» DATA SHOWN:
>>>>>

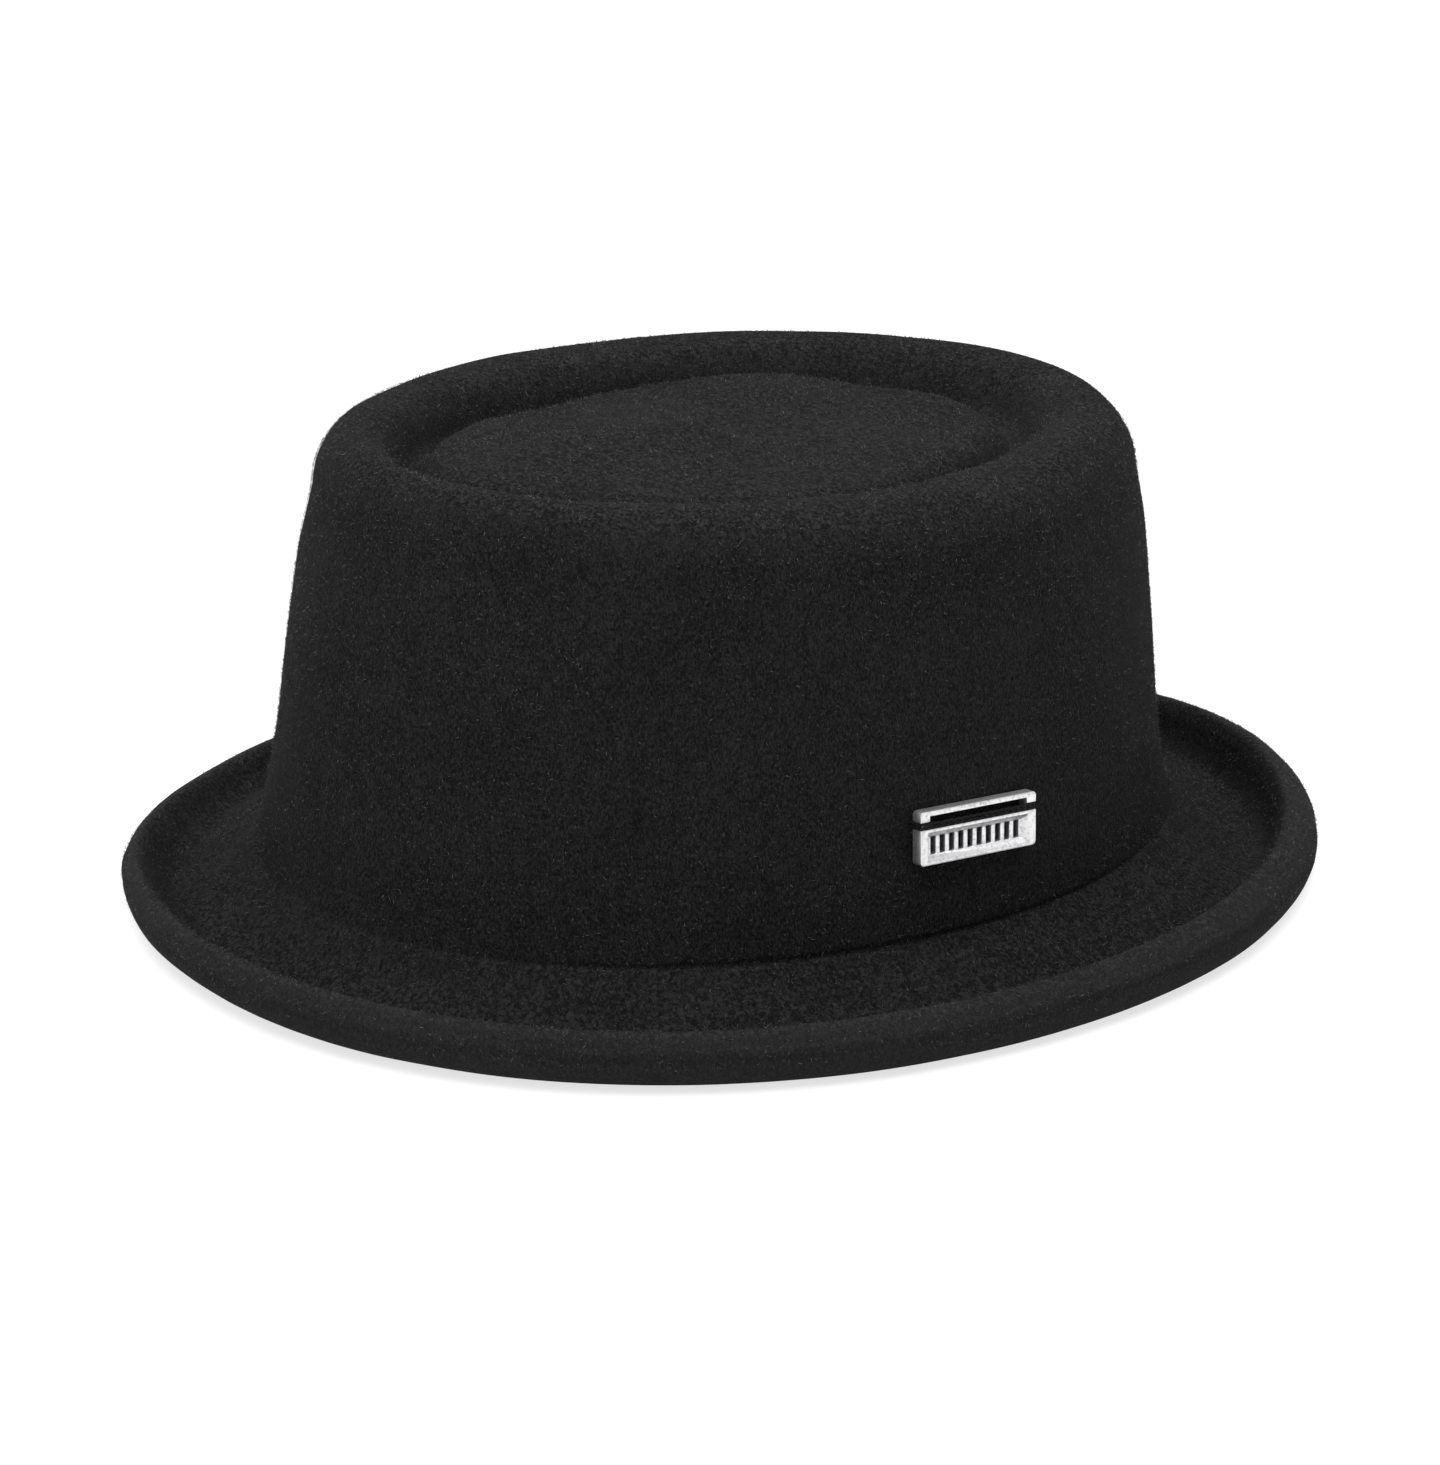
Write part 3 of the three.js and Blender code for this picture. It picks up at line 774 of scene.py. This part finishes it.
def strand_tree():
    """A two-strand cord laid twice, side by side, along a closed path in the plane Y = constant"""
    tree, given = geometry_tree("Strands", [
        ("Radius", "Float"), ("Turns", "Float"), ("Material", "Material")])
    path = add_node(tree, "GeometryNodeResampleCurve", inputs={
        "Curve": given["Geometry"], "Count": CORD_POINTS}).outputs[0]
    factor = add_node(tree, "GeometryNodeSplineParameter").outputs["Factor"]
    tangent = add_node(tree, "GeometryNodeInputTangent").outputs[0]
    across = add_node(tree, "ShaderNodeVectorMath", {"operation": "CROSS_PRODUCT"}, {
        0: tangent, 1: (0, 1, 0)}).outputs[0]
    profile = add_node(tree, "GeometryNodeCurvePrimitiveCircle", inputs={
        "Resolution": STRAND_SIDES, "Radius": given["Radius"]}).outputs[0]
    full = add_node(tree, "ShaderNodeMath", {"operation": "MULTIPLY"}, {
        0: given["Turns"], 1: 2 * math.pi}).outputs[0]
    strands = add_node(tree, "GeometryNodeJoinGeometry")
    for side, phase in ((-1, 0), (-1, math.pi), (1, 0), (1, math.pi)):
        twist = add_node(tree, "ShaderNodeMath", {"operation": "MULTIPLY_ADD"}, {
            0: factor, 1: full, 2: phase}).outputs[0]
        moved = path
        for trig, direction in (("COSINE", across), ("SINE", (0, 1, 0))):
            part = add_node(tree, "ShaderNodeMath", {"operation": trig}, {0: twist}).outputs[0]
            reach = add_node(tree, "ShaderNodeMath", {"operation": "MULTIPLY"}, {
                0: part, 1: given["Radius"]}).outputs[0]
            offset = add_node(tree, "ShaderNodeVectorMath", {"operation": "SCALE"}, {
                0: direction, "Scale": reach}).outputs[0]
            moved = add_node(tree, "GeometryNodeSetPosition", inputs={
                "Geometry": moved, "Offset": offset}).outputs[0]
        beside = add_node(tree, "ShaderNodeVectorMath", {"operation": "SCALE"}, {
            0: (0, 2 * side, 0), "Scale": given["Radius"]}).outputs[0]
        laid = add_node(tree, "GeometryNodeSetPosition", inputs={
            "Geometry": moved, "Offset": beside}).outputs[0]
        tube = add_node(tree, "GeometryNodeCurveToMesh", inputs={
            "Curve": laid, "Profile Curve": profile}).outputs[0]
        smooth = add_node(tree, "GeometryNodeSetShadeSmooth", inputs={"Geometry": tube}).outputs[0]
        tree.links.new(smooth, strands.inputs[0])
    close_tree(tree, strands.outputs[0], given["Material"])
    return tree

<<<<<

Repeat the material above in full, keeping every word.

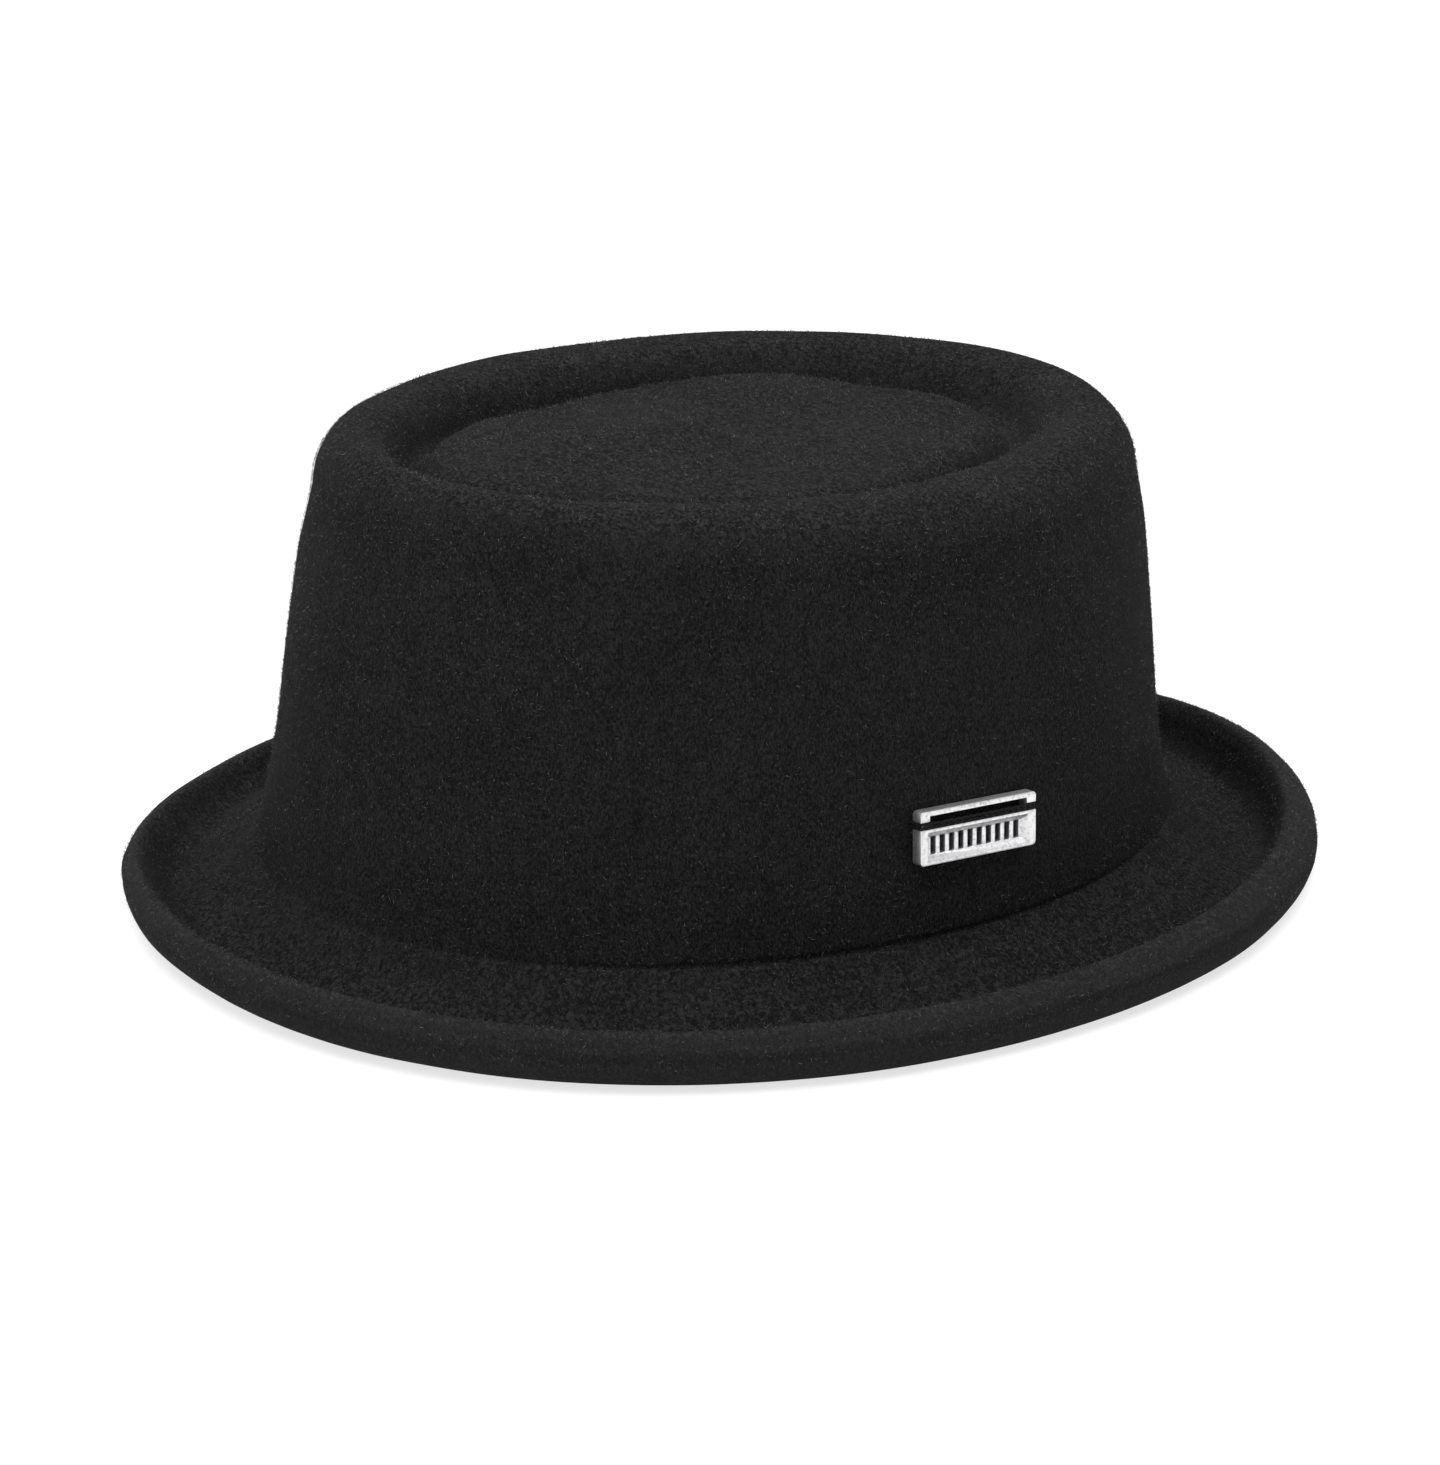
Write part 3 of the three.js and Blender code for this picture. It picks up at line 774 of scene.py. This part finishes it.
def strand_tree():
    """A two-strand cord laid twice, side by side, along a closed path in the plane Y = constant"""
    tree, given = geometry_tree("Strands", [
        ("Radius", "Float"), ("Turns", "Float"), ("Material", "Material")])
    path = add_node(tree, "GeometryNodeResampleCurve", inputs={
        "Curve": given["Geometry"], "Count": CORD_POINTS}).outputs[0]
    factor = add_node(tree, "GeometryNodeSplineParameter").outputs["Factor"]
    tangent = add_node(tree, "GeometryNodeInputTangent").outputs[0]
    across = add_node(tree, "ShaderNodeVectorMath", {"operation": "CROSS_PRODUCT"}, {
        0: tangent, 1: (0, 1, 0)}).outputs[0]
    profile = add_node(tree, "GeometryNodeCurvePrimitiveCircle", inputs={
        "Resolution": STRAND_SIDES, "Radius": given["Radius"]}).outputs[0]
    full = add_node(tree, "ShaderNodeMath", {"operation": "MULTIPLY"}, {
        0: given["Turns"], 1: 2 * math.pi}).outputs[0]
    strands = add_node(tree, "GeometryNodeJoinGeometry")
    for side, phase in ((-1, 0), (-1, math.pi), (1, 0), (1, math.pi)):
        twist = add_node(tree, "ShaderNodeMath", {"operation": "MULTIPLY_ADD"}, {
            0: factor, 1: full, 2: phase}).outputs[0]
        moved = path
        for trig, direction in (("COSINE", across), ("SINE", (0, 1, 0))):
            part = add_node(tree, "ShaderNodeMath", {"operation": trig}, {0: twist}).outputs[0]
            reach = add_node(tree, "ShaderNodeMath", {"operation": "MULTIPLY"}, {
                0: part, 1: given["Radius"]}).outputs[0]
            offset = add_node(tree, "ShaderNodeVectorMath", {"operation": "SCALE"}, {
                0: direction, "Scale": reach}).outputs[0]
            moved = add_node(tree, "GeometryNodeSetPosition", inputs={
                "Geometry": moved, "Offset": offset}).outputs[0]
        beside = add_node(tree, "ShaderNodeVectorMath", {"operation": "SCALE"}, {
            0: (0, 2 * side, 0), "Scale": given["Radius"]}).outputs[0]
        laid = add_node(tree, "GeometryNodeSetPosition", inputs={
            "Geometry": moved, "Offset": beside}).outputs[0]
        tube = add_node(tree, "GeometryNodeCurveToMesh", inputs={
            "Curve": laid, "Profile Curve": profile}).outputs[0]
        smooth = add_node(tree, "GeometryNodeSetShadeSmooth", inputs={"Geometry": tube}).outputs[0]
        tree.links.new(smooth, strands.inputs[0])
    close_tree(tree, strands.outputs[0], given["Material"])
    return tree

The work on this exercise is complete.